Pas de place en Sessad pour une fillette handicapée, l’État condamné

Publié le 29 avril 2015 par Franck Seuret
Tribunal administratif de Rouen
Faute de place en Sessad pour Aurore Boutillier, ses parents ont été contraints d’organiser eux-mêmes sa prise en charge par des professionnels spécialisés.

Aurore,douze ans, scolarisée en milieu ordinaire, n’a pas obtenu de place en Service d’éducation spéciale et de soins à domicile (Sessad) pendant un an. L’État vient d’être condamné à l’indemniser, elle et ses parents. Un jugement qui pourrait conforter les actions en justice d’autres parents et enfants confrontés au même problème.

C’est une première mais certainement pas une dernière. Il y a quelques semaines, le Tribunal administratif de Poitiers a condamné l’État à indemniser une jeune fille handicapée et ses parents parce qu’il ne lui avait pas octroyé une place en service d’éducation spéciale et de soins à domicile (Sessad).

En octobre 2013, un autre tribunal administratif avait également condamné l’État : Amélie, 19 ans, n’avait plus de place en établissement spécialisé depuis sa majorité. « Mais dans cette précédente affaire, il s’agissait de place en établissement pour une jeune femme lourdement handicapée, précise Julie Charpin, responsable droits des personnes et des structures, à l’Association des Paralysés de France.
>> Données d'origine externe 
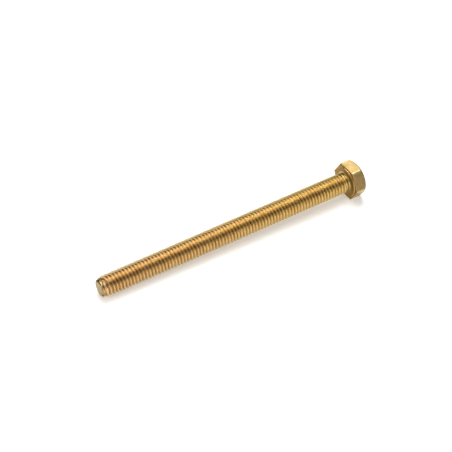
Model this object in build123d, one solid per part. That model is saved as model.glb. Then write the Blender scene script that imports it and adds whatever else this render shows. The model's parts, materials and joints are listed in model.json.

Cette fois, le tribunal se prononce sur une place dans un service : c’est inédit, à ma connaissance. »

Une scolarité en milieu ordinaire menacée

Aurore Boutillier, handicapée moteur, a toujours été scolarisée en milieu ordinaire, à Neuville-de-Poitou (Vienne). « Pour les besoins de sa rééducation motrice », elle se rendait régulièrement au Centre d’action médico-sociale précoce (Camsp). La prise en charge par ce Camsp s’est normalement arrêtée lorsque Aurore a eu six ans, en 2009. La Maison départementale des personnes handicapées (MDPH) de Vienne l’a alors orientée vers un Sessad. Mais aucun service de ce type n’existait à proximité.

Des parents qui refusent une place en IEM

En attendant sa création, la MDPH proposait qu’Aurore soit accueillie dans un Institut d’éducation motrice (IEM). Inacceptable pour ses parents : ils ne souhaitaient pas que leur fille abandonne son cursus scolaire en milieu ordinaire. Ils ont donc été contraints d’organiser eux-mêmes sa prise en charge par plusieurs professionnels spécialisés jusqu’à ce que le Sessad ouvre ses portes en septembre 2010.

La carence d’accueil en Sessad, une faute de l’État

Le tribunal a condamné l’État à verser aux parents et à leur fille, respectivement 2 365,40 € et 4 000 € en réparation des frais engagés et du préjudice moral. Il appuie sa décision du 19 mars 2015 (1) sur le droit à la compensation des conséquences du handicap « garanti à chacun ». De plus, l’enfant handicapé « doit avoir accès, sauf si son état y fait obstacle, (…) au maintien dans un cadre ordinaire de scolarité ». L’État assume la responsabilité d’organiser les services publics de la santé et de l’éducation. Il lui incombe donc de « mettre en œuvre les moyens nécessaires » pour que ces droits soit respectés. « Cette carence en matière d’accueil des enfants handicapés est constitutive d’une faute », a estimé le tribunal.

Un cas qui pourrait faire école

« Cette décision pourrait donner des idées à de nombreux parents d’enfants handicapés, confrontés au même problème », estime Julie Charpin. En Vendée, par exemple, en 2013, 479 enfants n’avaient pas de place dans une structure médico-sociale correspondant à la décision d’orientation de la MDPH, dont 271 en Sessad ! « Nous avons fait remonter ce jugement à l’Agence régionale de santé des Pays de la Loire, précise Stéphanie Ottou, la directrice de la délégation APF de Vendée. Nous comptons bien dupliquer ce genre d’actions en justice autant que nécessaire. » Franck Seuret

(1) À la date de publication de cet article, l’État n’avait pas encore fait appel de ce jugement.